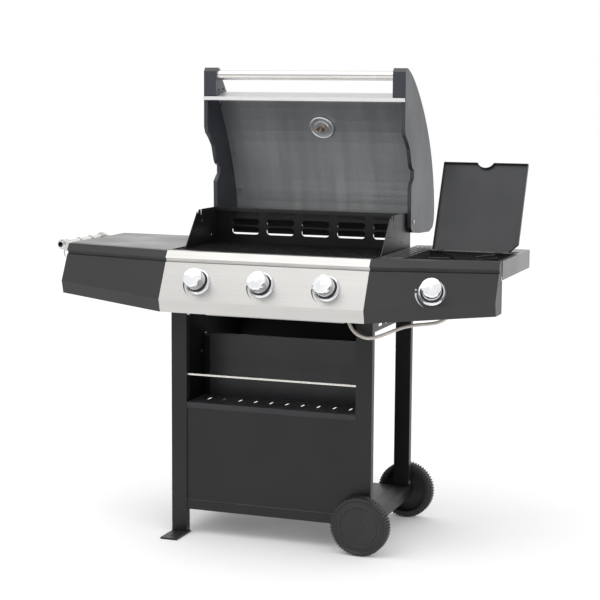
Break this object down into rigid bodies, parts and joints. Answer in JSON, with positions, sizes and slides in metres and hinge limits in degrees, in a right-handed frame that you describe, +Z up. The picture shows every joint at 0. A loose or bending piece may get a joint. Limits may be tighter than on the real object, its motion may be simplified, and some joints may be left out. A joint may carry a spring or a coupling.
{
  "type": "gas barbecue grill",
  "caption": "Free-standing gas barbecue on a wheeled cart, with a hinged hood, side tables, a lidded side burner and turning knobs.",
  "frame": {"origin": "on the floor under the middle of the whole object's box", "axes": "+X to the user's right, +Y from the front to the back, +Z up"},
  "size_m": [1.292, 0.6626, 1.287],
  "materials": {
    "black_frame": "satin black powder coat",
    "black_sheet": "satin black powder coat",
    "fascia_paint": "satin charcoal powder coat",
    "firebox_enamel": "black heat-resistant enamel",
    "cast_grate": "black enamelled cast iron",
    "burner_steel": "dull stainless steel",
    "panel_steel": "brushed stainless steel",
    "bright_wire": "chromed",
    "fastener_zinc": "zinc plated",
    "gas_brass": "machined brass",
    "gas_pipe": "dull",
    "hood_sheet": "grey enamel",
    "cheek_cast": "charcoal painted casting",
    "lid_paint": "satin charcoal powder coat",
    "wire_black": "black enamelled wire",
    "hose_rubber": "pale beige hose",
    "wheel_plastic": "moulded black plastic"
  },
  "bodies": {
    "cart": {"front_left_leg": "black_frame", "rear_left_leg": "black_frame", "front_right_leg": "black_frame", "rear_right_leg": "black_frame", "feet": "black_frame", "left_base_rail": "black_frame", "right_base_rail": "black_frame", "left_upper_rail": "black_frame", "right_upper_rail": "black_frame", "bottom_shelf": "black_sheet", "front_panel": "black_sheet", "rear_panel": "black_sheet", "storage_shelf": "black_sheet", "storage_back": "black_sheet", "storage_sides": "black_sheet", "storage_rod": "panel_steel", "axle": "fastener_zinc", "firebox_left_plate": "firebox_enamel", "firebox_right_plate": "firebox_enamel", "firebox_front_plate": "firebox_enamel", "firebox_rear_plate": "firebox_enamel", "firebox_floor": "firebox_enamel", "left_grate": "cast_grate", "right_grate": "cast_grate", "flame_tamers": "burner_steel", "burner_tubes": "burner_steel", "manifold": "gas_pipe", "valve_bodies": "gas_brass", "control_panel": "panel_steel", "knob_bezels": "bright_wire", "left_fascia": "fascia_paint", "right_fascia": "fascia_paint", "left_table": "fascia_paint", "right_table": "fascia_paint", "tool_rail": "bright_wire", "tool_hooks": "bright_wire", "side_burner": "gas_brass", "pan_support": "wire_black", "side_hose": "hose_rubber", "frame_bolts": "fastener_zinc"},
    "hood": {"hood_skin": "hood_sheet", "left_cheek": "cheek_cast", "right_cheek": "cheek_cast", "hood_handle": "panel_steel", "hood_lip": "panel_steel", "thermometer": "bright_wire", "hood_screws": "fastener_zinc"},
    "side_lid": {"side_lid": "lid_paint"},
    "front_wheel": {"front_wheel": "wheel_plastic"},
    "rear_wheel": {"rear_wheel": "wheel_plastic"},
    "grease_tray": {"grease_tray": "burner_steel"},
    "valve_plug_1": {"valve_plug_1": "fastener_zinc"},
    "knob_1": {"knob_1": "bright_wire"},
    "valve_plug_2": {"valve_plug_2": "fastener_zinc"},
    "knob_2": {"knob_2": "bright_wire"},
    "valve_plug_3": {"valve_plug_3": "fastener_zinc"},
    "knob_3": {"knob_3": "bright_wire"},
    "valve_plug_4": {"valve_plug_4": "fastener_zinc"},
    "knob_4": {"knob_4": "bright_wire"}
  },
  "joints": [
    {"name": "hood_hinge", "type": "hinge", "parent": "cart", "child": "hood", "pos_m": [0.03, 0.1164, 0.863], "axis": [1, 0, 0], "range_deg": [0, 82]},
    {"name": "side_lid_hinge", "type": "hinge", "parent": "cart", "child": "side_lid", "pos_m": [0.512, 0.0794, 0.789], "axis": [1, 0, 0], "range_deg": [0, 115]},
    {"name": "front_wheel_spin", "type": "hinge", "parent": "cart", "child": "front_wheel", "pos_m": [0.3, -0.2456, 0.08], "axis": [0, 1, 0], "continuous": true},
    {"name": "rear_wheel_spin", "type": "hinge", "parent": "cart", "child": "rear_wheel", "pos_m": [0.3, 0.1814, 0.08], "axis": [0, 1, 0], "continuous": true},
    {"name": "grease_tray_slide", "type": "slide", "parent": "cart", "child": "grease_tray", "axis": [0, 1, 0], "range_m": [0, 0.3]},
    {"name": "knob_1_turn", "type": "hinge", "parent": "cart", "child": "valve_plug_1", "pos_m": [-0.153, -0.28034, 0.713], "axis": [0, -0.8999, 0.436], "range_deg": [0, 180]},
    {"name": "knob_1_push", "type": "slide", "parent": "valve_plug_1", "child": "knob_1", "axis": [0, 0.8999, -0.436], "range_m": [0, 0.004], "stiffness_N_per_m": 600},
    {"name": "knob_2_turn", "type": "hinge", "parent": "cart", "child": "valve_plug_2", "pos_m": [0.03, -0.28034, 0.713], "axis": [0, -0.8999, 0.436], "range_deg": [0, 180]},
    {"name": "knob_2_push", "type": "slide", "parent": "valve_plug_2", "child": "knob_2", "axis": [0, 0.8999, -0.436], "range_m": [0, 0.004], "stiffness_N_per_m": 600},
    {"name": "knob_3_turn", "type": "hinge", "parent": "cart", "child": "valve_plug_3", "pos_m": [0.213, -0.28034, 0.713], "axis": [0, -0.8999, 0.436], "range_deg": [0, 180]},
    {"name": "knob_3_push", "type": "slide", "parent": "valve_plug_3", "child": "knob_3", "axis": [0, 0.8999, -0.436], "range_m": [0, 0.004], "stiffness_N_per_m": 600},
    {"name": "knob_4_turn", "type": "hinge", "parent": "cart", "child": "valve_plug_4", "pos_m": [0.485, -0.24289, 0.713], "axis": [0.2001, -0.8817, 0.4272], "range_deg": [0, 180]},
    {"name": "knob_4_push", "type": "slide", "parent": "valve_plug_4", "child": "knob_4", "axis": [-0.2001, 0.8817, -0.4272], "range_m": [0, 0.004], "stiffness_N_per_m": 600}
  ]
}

**WHAT THE TASK REQUIRES**:
Determine the number of lines in the data that contain "with" as a word or string, and state only that number.

**OUTPUT BELOW**:
2